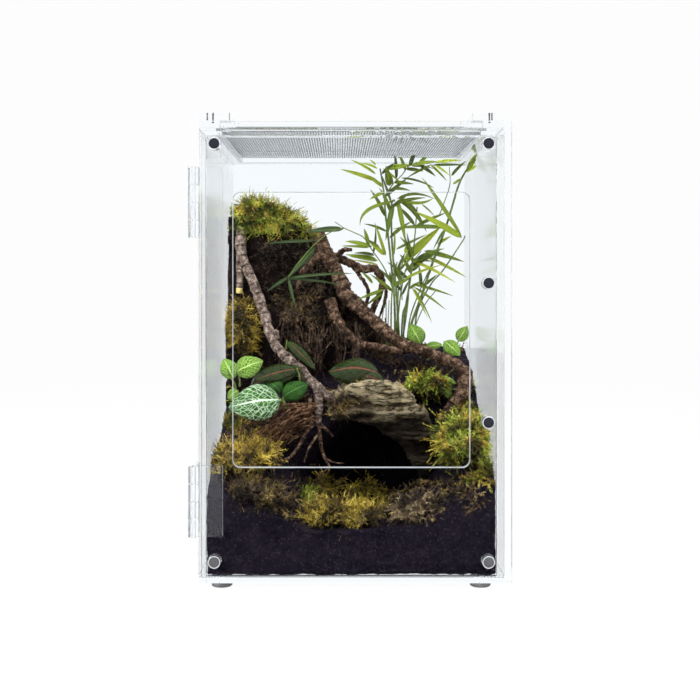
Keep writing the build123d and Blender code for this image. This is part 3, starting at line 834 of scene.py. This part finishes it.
def onGround(spot, up):  # not on the sides of the soil against the case
    edge = min(spot.x - roomLow.x, roomHigh.x - spot.x, roomHigh.y - spot.y)
    return edge > 1.5 * mm and (up.z > 0.3 or edge > 6 * mm)


def spotsFromAbove(surface, count, x0, x1, y0, y1, keep):
    spots, ups = [], []
    for _ in range(count):
        x, y = dice.uniform(x0, x1), dice.uniform(y0, y1)
        spot, up, _, _ = surface.ray_cast(atCase(x, y, 290), Vector((0, 0, -1)))
        if spot is not None and onGround(spot, up) and keep(x, y):
            spots.append(spot)
            ups.append(up)
    return spots, ups


def spotsInView(surface, count, outline):  # where an outline on the photograph meets the ground
    pixels = np.array(outline, float)
    low, high = pixels.min(0), pixels.max(0)
    spots, ups = [], []
    for _ in range(count * 12):
        px, py = dice.uniform(low[0], high[0]), dice.uniform(low[1], high[1])
        inside = False
        for (ax, ay), (bx, by) in zip(outline, outline[1:] + outline[:1]):
            if (ay > py) != (by > py) and px < ax + (py - ay) * (bx - ax) / (by - ay):
                inside = not inside
        if not inside or noise.noise(Vector((px, py, 3)) / 13) < -0.12:
            continue
        way = (atPixel(px, py, 100) - atPixel(px, py, 5)).normalized()
        spot, up, _, _ = surface.ray_cast(atPixel(px, py, 5.5), way)
        if spot is not None and onGround(spot, up):
            spots.append(spot)
            ups.append(up)
        if len(spots) == count:
            break
    return spots, ups


def spotsOn(mesh, count):  # over the upward parts of a mesh, with gaps
    mesh.calc_loop_triangles()
    corners = np.array([[mesh.vertices[i].co[:] for i in t.vertices] for t in
                        mesh.loop_triangles])
    a, b = corners[:, 1] - corners[:, 0], corners[:, 2] - corners[:, 0]
    out = np.cross(a, b)
    area = np.linalg.norm(out, axis=1)
    out /= np.maximum(area, 1e-15)[:, None]
    area[out[:, 2] < moss["lowest"]] = 0
    bare = [noise.noise(Vector(c) / (moss["gapSize"] * mm)) < -0.16 for c in corners.mean(1)]
    area[np.array(bare)] *= 0.15
    chosen = dice.choice(len(area), count, p=area / area.sum())
    u, v = dice.random(count), dice.random(count)
    over = u + v > 1
    u[over], v[over] = 1 - u[over], 1 - v[over]
    spots = corners[chosen, 0] + a[chosen] * u[:, None] + b[chosen] * v[:, None]
    return list(spots), list(out[chosen])


def unit(rows):
    return rows / np.maximum(np.linalg.norm(rows, axis=-1, keepdims=True), 1e-12)


def sprigMesh(name, spots, ups, length):
    length, leaf = length * moss["reach"] * mm, moss["leaf"] * mm
    spots, ups = np.array([tuple(s) for s in spots]), unit(np.array([tuple(u) for u in ups]))
    ups[:, 2] += 0.2
    count, nodes = len(spots), moss["nodes"]
    way = unit(ups + dice.normal(0, moss["lean"], (count, 3)))
    sag = np.clip(dice.normal(0, moss["curl"], (count, 3)), -1.6, 1.6) + (0, 0, -0.35)
    size = length * dice.uniform(0.45, 1.35, count)
    luck = dice.random(count)
    turn = dice.normal(0, 1, (count, 3))
    corners, faces, tint = [], [], []
    total = 0

    def put(quads, shade):
        nonlocal total
        n = quads.shape[1]
        corners.append(quads.reshape(-1, 3))
        first = total + np.arange(count)[:, None] * n
        faces.extend((first + np.arange(n)).tolist())
        tint.append(np.repeat(shade, n))
        total += count * n

    before = spots - way * (0.15 * size)[:, None]
    for k in range(1, nodes + 1):
        t = k / nodes
        heading = unit(way + sag * t)
        spot = spots + way * (size * t)[:, None] + sag * (size * t * t * 0.5)[:, None]
        side = unit(np.cross(heading, turn))
        spin = 0.9 * k
        side = side * math.cos(spin) + np.cross(heading, side) * math.sin(spin)
        wide = side * moss["stem"] * (1.2 - 0.7 * t) * mm
        # partly painted shade: each sprig darkens towards its base deep in the clump, its stem darker
        # still; the paler tips are partly the moss's own colour
        shade = luck * 0.75 + 0.35 * t - 0.05
        put(np.stack([before - wide, before + wide, spot + wide, spot - wide], 1), shade * 0.8)
        for hand in (1, -1):
            out = unit(heading * 0.75 + side * hand)
            reach = leaf * (1.15 - 0.55 * t) * dice.uniform(0.7, 1.2, count)
            tip = spot + out * reach[:, None]
            mid = spot + out * (reach * 0.45)[:, None]
            fat = np.cross(out, np.cross(heading, side)) * (reach * 0.2)[:, None]
            put(np.stack([spot, mid + fat, tip, mid - fat], 1), shade)
        before = spot
    points = heldInRoom(np.concatenate(corners), 0.06)
    return meshOf(name, points, faces, {"tint": np.concatenate(tint)})


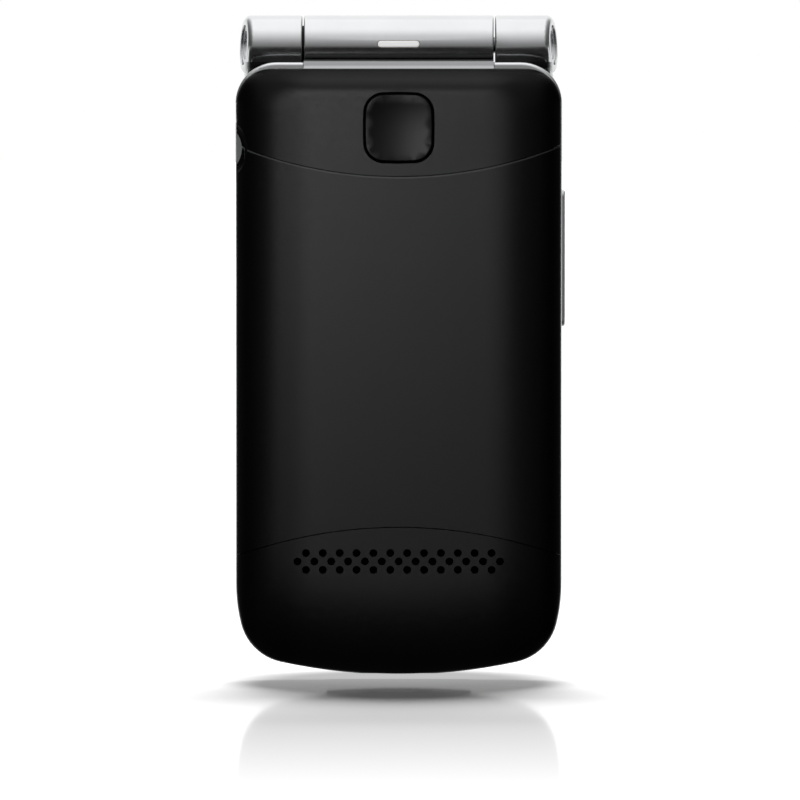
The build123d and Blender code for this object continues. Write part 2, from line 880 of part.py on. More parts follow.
motor_radius, motor_height = 2.0, 8.0
motor_left, motor_right = -12.0, -3.0
motor_shaft_radius, motor_shaft_length, motor_weight_length = 0.4, 0.6, 2.4
motor_y = floor_rear_y - 0.1 - motor_radius
motor_weight_x = motor_right + motor_shaft_length
with BuildPart() as vibration_motor:
    rod(motor_left, motor_right, motor_y, motor_height, motor_radius)
    rod(motor_right, motor_weight_x, motor_y, motor_height, motor_shaft_radius)
    with BuildSketch(along(motor_weight_x)):
        with Locations((motor_y, motor_height)):
            Circle(motor_radius - 0.1)
            with Locations((-0.6 * motor_radius, 0)):
                Rectangle(motor_radius, 2 * motor_radius, mode=Mode.SUBTRACT)
    extrude(amount=motor_weight_length)
finish_piece(vibration_motor.part, "vibration_motor")

with BuildPart() as usb_socket:
    with BuildSketch(along(-half_width + 0.2)) as shell_end:
        with Locations((usb_y, usb_height)):
            RectangleRounded(usb_thickness, usb_width, 0.8)
    extrude(shell_end.sketch, amount=usb_length)
    with BuildSketch(along(-half_width + 0.2)) as mouth:
        with Locations((usb_y, usb_height)):
            RectangleRounded(usb_thickness - 0.6, usb_width - 0.6, 0.5)
    extrude(mouth.sketch, amount=usb_length - 0.6, mode=Mode.SUBTRACT)
    with BuildSketch(along(-half_width + 1.2)) as blade:
        with Locations((usb_y + 0.1, usb_height)):
            Rectangle(0.5, usb_width - 2.6)
    extrude(blade.sketch, amount=usb_length - 1.2)
finish_piece(usb_socket.part, "usb_socket")

with BuildPart() as headset_socket:
    rod(-half_width + 0.2, -jack_body_x + 0.1, jack_y, jack_height, jack_width / 2)
    with BuildSketch(along(-jack_body_x)) as body:
        with Locations((jack_y, jack_height)):
            Rectangle(jack_width, jack_width)
    extrude(body.sketch, amount=jack_body_x - jack_inner_x + 0.6)
    rod(-half_width, -jack_inner_x, jack_y, jack_height, jack_radius, Mode.SUBTRACT)
finish_piece(headset_socket.part, "headset_socket")

with BuildPart() as microphone:
    post(board_front_y, plate_rear_y - 0.1, 0, microphone_height, microphone_radius)
    post(plate_rear_y - 0.6, plate_rear_y, 0, microphone_height, port_radius, Mode.SUBTRACT)
finish_piece(microphone.part, "microphone")

button_rear_y = rear_y + 0.05
button_base_y = rear_y + 2.3
flange_rear_y = rear_y + 1.9
switch_tip_y = button_base_y + assist_travel + 0.05
dish_radius = 60.0
dish_depth = 0.45
button_edge = 0.15
with BuildPart() as assist_button:
    with BuildSketch(across(button_base_y)):
        bowed_square(
            assist_size - 2 * assist_gap,
            assist_corner - assist_gap,
            assist_bow,
            assist_height,
        )
    extrude(amount=button_base_y - button_rear_y)
    with Locations((0, button_rear_y - dish_radius + dish_depth, assist_height)):
        Sphere(dish_radius, mode=Mode.SUBTRACT)
    fillet(assist_button.faces().sort_by(Axis.Y)[0].edges(), button_edge)
    with BuildSketch(across(button_base_y)):
        bowed_square(assist_size + 0.6, assist_corner + 0.3, assist_bow, assist_height)
    extrude(amount=button_base_y - flange_rear_y)
finish_piece(assist_button.part, "assist_button")

switch_size, plunger_radius, plunger_length = 6.0, 1.6, 0.8
with BuildPart() as assist_switch:
    slab(
        switch_tip_y + plunger_length,
        floor_rear_y,
        0,
        assist_height,
        switch_size,
        switch_size,
        0.4,
    )
    post(switch_tip_y, switch_tip_y + plunger_length, 0, assist_height, plunger_radius)
finish_piece(assist_switch.part, "assist_switch")

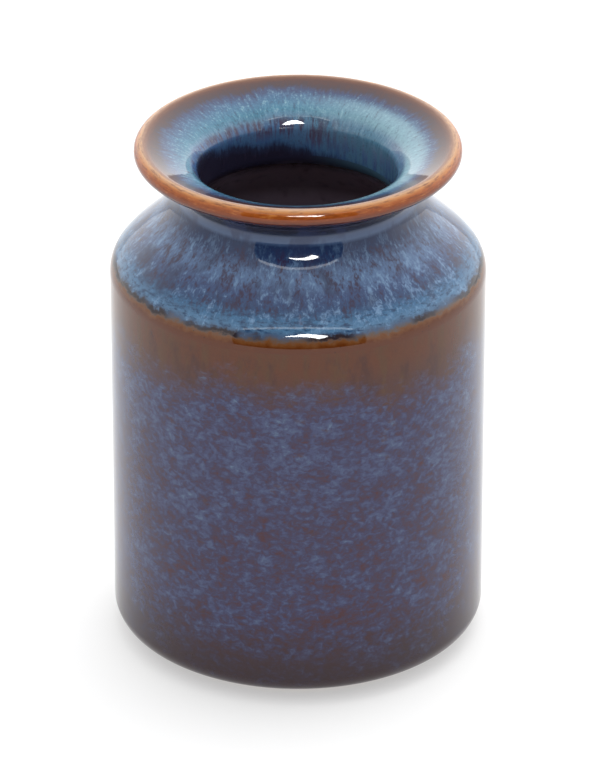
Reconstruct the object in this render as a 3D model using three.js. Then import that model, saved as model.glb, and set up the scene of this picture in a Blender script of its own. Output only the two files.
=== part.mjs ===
// A small stoneware flower vase: a straight cylinder with a sloping shoulder, a short waisted neck and a
// wide flared rim. The clay is turned in sections that are luted together, and five coats of glaze cover
// it. Units are millimetres, +Z is up, and the origin is the centre of the foot where the vase stands.
import * as THREE from "three";

// Driving dimensions of the glazed outside.
const height = 130;
const bodyRadius = 45.5;
const neckRadius = 29.32;
const rimRadius = 39.4;
const boreRadius = 23.8;
const footReveal = 1.2;

// The two bends of the heel, from the bottom up, and where they meet.
const heelBends = [13, 5];
const heelSplit = -55;

// The shoulder turns off the wall, slopes, and sweeps into the waist of the neck.
const edgeBends = [7, 32];
const edgeSplit = 38.5;
const shoulderFacing = 46.7;
const sweepBend = 40;
const waistBends = [8, 5];
const waistSplits = [38.3, 13];

// The rim is a plate that rises outwards and thins to a round lip. Its top turns down into the throat in
// three bends, and the bore is straight.
const underSlope = 30;
const rimSlope = 22;
const lipBend = 2.16;
const throatBends = [7, 20, 3];
const throatSplits = [141, 146];
const glazeEdgeRun = 1.2;

// The inside.
const wallThickness = 5;
const floorHeight = 7.6;
const boreLength = 6.6;
const innerNeckBend = 4;
const innerEdgeBend = 7;
const innerHeelBend = 5;

// The coats of glaze, and the foot ring that stays bare.
const glazeThickness = 0.6;
const glazeStart = -80;
const footOuter = 35;
const footInner = 29.5;
const footRound = 0.6;

// How finely the round shapes are cut.
const turns = 40;
const bendStep = 20;

const colours = {
  stoneware: 0xb08b68,
  wallGlaze: 0x4b4356,
  shoulderGlaze: 0x5a7093,
  lipGlaze: 0xa6561f,
  throatGlaze: 0x6a93a6,
  linerGlaze: 0x1d1814,
};

const radians = THREE.MathUtils.degToRad;

// How far a bend carries the outline. facing is the angle of the surface's normal above the horizontal,
// and a bend is a radius, positive where the surface bulges and negative where it is hollow.
function bendShift(bend, from, to) {
  return {
    r: bend * (Math.cos(radians(to)) - Math.cos(radians(from))),
    z: bend * (Math.sin(radians(to)) - Math.sin(radians(from))),
  };
}

// The direction that the outline runs in where the surface faces that way.
function heading(facing) {
  return { r: -Math.sin(radians(facing)), z: Math.cos(radians(facing)) };
}

// Walks the skin of the vase in named steps, each a straight run or a bend. It returns the points with
// the way they face, and where each step begins and ends among them.
function walkSkin(start, steps) {
  const points = [{ ...start }];
  const spans = {};
  for (const step of steps) {
    const first = points.length - 1;
    const here = points[first];
    if (step.run !== undefined) {
      const way = heading(here.facing);
      points.push({ r: here.r + way.r * step.run, z: here.z + way.z * step.run, facing: here.facing });
    } else {
      const pieces = Math.max(1, Math.round(Math.abs(step.to - here.facing) / bendStep));
      for (let i = 1; i <= pieces; i += 1) {
        const facing = here.facing + ((step.to - here.facing) * i) / pieces;
        const shift = bendShift(step.bend, here.facing, facing);
        points.push({ r: here.r + shift.r, z: here.z + shift.z, facing });
      }
    }
    spans[step.name] = [first, points.length - 1];
  }
  return { points, spans };
}

// How far several bends in a row carry the outline. Each begins where the one before it ends.
function shiftAlong(from, bends) {
  const sum = { r: 0, z: 0 };
  let facing = from;
  for (const [bend, to] of bends) {
    const shift = bendShift(bend, facing, to);
    sum.r += shift.r;
    sum.z += shift.z;
    facing = to;
  }
  return sum;
}

// The whole glazed skin, from the bottom of the heel up the outside, over the lip and down the inside to
// the middle of the floor. The straight runs are as long as the driving dimensions need.
function vaseSkin() {
  const heel = shiftAlong(-90, [
    [heelBends[0], heelSplit],
    [heelBends[1], 0],
  ]);
  const begin = bendShift(heelBends[0], -90, glazeStart);
  const start = {
    r: bodyRadius - heel.r + begin.r,
    z: footReveal + begin.z,
    facing: glazeStart,
  };

  const upperFacing = 90 + rimSlope;
  const underFacing = underSlope - 90;
  const edge = shiftAlong(0, [
    [edgeBends[0], edgeSplit],
    [edgeBends[1], shoulderFacing],
  ]);
  const waist = shiftAlong(shoulderFacing, [
    [-sweepBend, waistSplits[0]],
    [-waistBends[0], waistSplits[1]],
    [-waistBends[1], 0],
  ]);
  const shoulderInwards = bodyRadius - neckRadius + edge.r + waist.r;
  const shoulderRun = shoulderInwards / -heading(shoulderFacing).r;

  const flare = bendShift(-waistBends[1], 0, underFacing);
  const lipInset = lipBend * (1 - Math.cos(radians(underFacing)));
  const undersideRun = (rimRadius - lipInset - neckRadius - flare.r) / heading(underFacing).r;
  const lipHeight = lipBend * (1 - Math.sin(radians(underFacing)));
  const aboveWall =
    edge.z +
    shoulderRun * heading(shoulderFacing).z +
    waist.z +
    flare.z +
    undersideRun * heading(underFacing).z +
    lipHeight;
  const wallRun = height - aboveWall - footReveal - heel.z;

  const plateTop = {
    r: rimRadius - lipBend + lipBend * Math.cos(radians(upperFacing)),
    z: height - lipBend + lipBend * Math.sin(radians(upperFacing)),
  };
  const throat = shiftAlong(upperFacing, [
    [throatBends[0], throatSplits[0]],
    [throatBends[1], throatSplits[1]],
    [throatBends[2], 180],
  ]);
  const plateRun = (plateTop.r - boreRadius + throat.r) / -heading(upperFacing).r;

  const underNeck = 180 + shoulderFacing;
  const chamberRadius = bodyRadius - wallThickness;
  const inner = shiftAlong(180, [
    [innerNeckBend, underNeck],
    [-innerEdgeBend, 180],
  ]);
  const innerShoulderRun = (chamberRadius - boreRadius - inner.r) / heading(underNeck).r;
  const throatBottom = plateTop.z + plateRun * heading(upperFacing).z + throat.z;
  const chamberTop =
    throatBottom - boreLength + inner.z + innerShoulderRun * heading(underNeck).z;
  const chamberRun = chamberTop - floorHeight - innerHeelBend;

  return walkSkin(start, [
    { name: "heelLow", bend: heelBends[0], to: heelSplit },
    { name: "heelHigh", bend: heelBends[1], to: 0 },
    { name: "wall", run: wallRun },
    { name: "edge", bend: edgeBends[0], to: edgeSplit },
    { name: "edgeEase", bend: edgeBends[1], to: shoulderFacing },
    { name: "slope", run: shoulderRun },
    { name: "sweep", bend: -sweepBend, to: waistSplits[0] },
    { name: "waistLow", bend: -waistBends[0], to: waistSplits[1] },
    { name: "waistHigh", bend: -waistBends[1], to: underFacing },
    { name: "underside", run: undersideRun - glazeEdgeRun },
    { name: "lipUnder", run: glazeEdgeRun },
    { name: "lip", bend: lipBend, to: upperFacing },
    { name: "lipUpper", run: glazeEdgeRun },
    { name: "plate", run: plateRun - glazeEdgeRun },
    { name: "throatHigh", bend: throatBends[0], to: throatSplits[0] },
    { name: "throatMiddle", bend: throatBends[1], to: throatSplits[1] },
    { name: "throatLow", bend: throatBends[2], to: 180 },
    { name: "bore", run: boreLength },
    { name: "innerNeck", bend: innerNeckBend, to: underNeck },
    { name: "innerSlope", run: innerShoulderRun },
    { name: "innerEdge", bend: -innerEdgeBend, to: 180 },
    { name: "chamber", run: chamberRun },
    { name: "innerHeelHigh", bend: -innerHeelBend, to: 135 },
    { name: "innerHeelLow", bend: -innerHeelBend, to: 90 },
    { name: "floor", run: chamberRadius - innerHeelBend },
  ]);
}

const skin = vaseSkin();
const glazed = skin.points.map((p) => new THREE.Vector2(p.r, p.z));

// The clay under the glaze: every point of the skin moved into the wall by the glaze's thickness.
const clay = skin.points.map((p, i) => {
  const inwards = new THREE.Vector2(Math.cos(radians(p.facing)), Math.sin(radians(p.facing)));
  return glazed[i].clone().addScaledVector(inwards, -glazeThickness);
});
for (const outline of [glazed, clay]) {
  outline[outline.length - 1].x = 0;
}

// The points of an outline from the start of one step to the end of another.
function stretch(outline, from, to) {
  return outline.slice(skin.spans[from][0], skin.spans[to][1] + 1);
}

function mesh(name, colour, roughness, profile) {
  const geometry = new THREE.LatheGeometry(profile, turns).rotateX(Math.PI / 2);
  const material = new THREE.MeshStandardMaterial({ color: colour, roughness, metalness: 0 });
  const made = new THREE.Mesh(geometry, material);
  made.name = name;
  return made;
}

// Joins the outline to its own start, dropping a point where two stretches meet.
function closed(profile) {
  const kept = profile.filter((p, i) => i === 0 || p.distanceTo(profile[i - 1]) > 1e-6);
  return [...kept, kept[0].clone()];
}

// A section of clay: the steps of its outside going up, then those of its inside going down.
function claySection(name, outside, inside) {
  const profile = [...stretch(clay, ...outside), ...stretch(clay, ...inside)];
  return mesh(name, colours.stoneware, 0.85, closed(profile));
}

// A coat of glaze between the clay and the skin.
function coat(name, colour, from, to) {
  const outer = stretch(glazed, from, to);
  const inner = stretch(clay, from, to).reverse();
  return mesh(name, colour, 0.08, closed([...outer, ...inner]));
}

// The liner's floor reaches the axis, so its outline starts and ends there.
function linerCoat() {
  const underside = stretch(clay, "innerNeck", "floor").reverse();
  const topside = stretch(glazed, "innerNeck", "floor");
  return mesh("liner_glaze", colours.linerGlaze, 0.12, [...underside, ...topside]);
}

// The disc under the chamber, with the lower half of the heel outside it. Its underside is flat.
function baseSlab() {
  const underside = footReveal + glazeThickness;
  const outside = stretch(clay, "heelLow", "heelHigh");
  const top = stretch(clay, "innerHeelLow", "floor");
  const profile = [
    new THREE.Vector2(0, underside),
    new THREE.Vector2(outside[0].x - glazeThickness, underside),
    ...outside,
    ...top,
  ];
  return mesh("base_slab", colours.stoneware, 0.85, profile);
}

// The bare ring that the vase stands on.
function footRing() {
  const top = footReveal + glazeThickness;
  const profile = [
    new THREE.Vector2(footInner, top),
    new THREE.Vector2(footInner, footRound),
    new THREE.Vector2(footInner + footRound, 0),
    new THREE.Vector2(footOuter - footRound, 0),
    new THREE.Vector2(footOuter, footRound),
    new THREE.Vector2(footOuter, top),
  ];
  return mesh("foot_ring", colours.stoneware, 0.9, closed(profile));
}

const vase = new THREE.Group();
vase.add(
  footRing(),
  baseSlab(),
  claySection("body_wall", ["wall", "wall"], ["chamber", "innerHeelHigh"]),
  claySection("shoulder", ["edge", "sweep"], ["innerSlope", "innerEdge"]),
  claySection("neck", ["waistLow", "waistHigh"], ["bore", "innerNeck"]),
  claySection("flared_rim", ["underside", "plate"], ["throatHigh", "throatLow"]),
  coat("wall_glaze", colours.wallGlaze, "heelLow", "wall"),
  coat("shoulder_glaze", colours.shoulderGlaze, "edge", "underside"),
  coat("lip_glaze", colours.lipGlaze, "lipUnder", "lipUpper"),
  coat("throat_glaze", colours.throatGlaze, "plate", "bore"),
  linerCoat(),
);

export default vase;
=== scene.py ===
# A small glazed stoneware vase: turned clay in six sections, five coats of glaze, and a plain studio.
import bpy
import math
import numpy as np
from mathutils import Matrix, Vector


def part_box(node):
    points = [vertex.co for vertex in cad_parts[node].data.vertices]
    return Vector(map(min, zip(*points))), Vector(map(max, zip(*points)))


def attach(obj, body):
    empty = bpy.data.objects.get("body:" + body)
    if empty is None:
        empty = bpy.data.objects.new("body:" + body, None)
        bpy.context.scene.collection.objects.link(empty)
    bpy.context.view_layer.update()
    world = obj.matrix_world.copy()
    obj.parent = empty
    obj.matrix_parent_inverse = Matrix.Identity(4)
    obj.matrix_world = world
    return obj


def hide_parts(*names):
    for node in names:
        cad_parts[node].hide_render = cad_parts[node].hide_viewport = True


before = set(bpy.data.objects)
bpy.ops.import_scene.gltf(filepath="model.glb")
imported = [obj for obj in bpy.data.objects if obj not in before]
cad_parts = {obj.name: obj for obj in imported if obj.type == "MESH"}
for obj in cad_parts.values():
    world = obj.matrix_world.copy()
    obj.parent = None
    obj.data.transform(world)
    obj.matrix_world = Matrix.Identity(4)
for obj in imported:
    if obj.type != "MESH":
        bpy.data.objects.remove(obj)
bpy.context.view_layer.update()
print("frame loaded with", len(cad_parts), "nodes")

mm = 0.001


# the lowest and highest corner of a node, in millimetres
def boxOf(node):
    low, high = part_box(node)
    return np.array(low) / mm, np.array(high) / mm


# the camera
view = {
    "place": (-0.000145, -1.3425, 0.7715),
    "tilt": 62.22,            # degrees up from looking straight down
    "lens": 291.5,
    "sensor": 36.0,
}
cameraData = bpy.data.cameras.new("view")
cameraData.lens = view["lens"]
cameraData.sensor_width = view["sensor"]
camera = bpy.data.objects.new("view", cameraData)
bpy.context.scene.collection.objects.link(camera)
camera.location = view["place"]
camera.rotation_euler = (math.radians(view["tilt"]), 0, 0)
bpy.context.scene.camera = camera
bpy.context.scene.view_settings.view_transform = "Standard"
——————
= WORK TO DO =
Repeat word for word the stretch of lines from the one with "const vase = new THREE.Group();" down to the one with "obj.parent = empty", both included.

= SOLUTION TO THIS PROBLEM =
const vase = new THREE.Group();
vase.add(
  footRing(),
  baseSlab(),
  claySection("body_wall", ["wall", "wall"], ["chamber", "innerHeelHigh"]),
  claySection("shoulder", ["edge", "sweep"], ["innerSlope", "innerEdge"]),
  claySection("neck", ["waistLow", "waistHigh"], ["bore", "innerNeck"]),
  claySection("flared_rim", ["underside", "plate"], ["throatHigh", "throatLow"]),
  coat("wall_glaze", colours.wallGlaze, "heelLow", "wall"),
  coat("shoulder_glaze", colours.shoulderGlaze, "edge", "underside"),
  coat("lip_glaze", colours.lipGlaze, "lipUnder", "lipUpper"),
  coat("throat_glaze", colours.throatGlaze, "plate", "bore"),
  linerCoat(),
);

export default vase;
=== scene.py ===
# A small glazed stoneware vase: turned clay in six sections, five coats of glaze, and a plain studio.
import bpy
import math
import numpy as np
from mathutils import Matrix, Vector


def part_box(node):
    points = [vertex.co for vertex in cad_parts[node].data.vertices]
    return Vector(map(min, zip(*points))), Vector(map(max, zip(*points)))


def attach(obj, body):
    empty = bpy.data.objects.get("body:" + body)
    if empty is None:
        empty = bpy.data.objects.new("body:" + body, None)
        bpy.context.scene.collection.objects.link(empty)
    bpy.context.view_layer.update()
    world = obj.matrix_world.copy()
    obj.parent = empty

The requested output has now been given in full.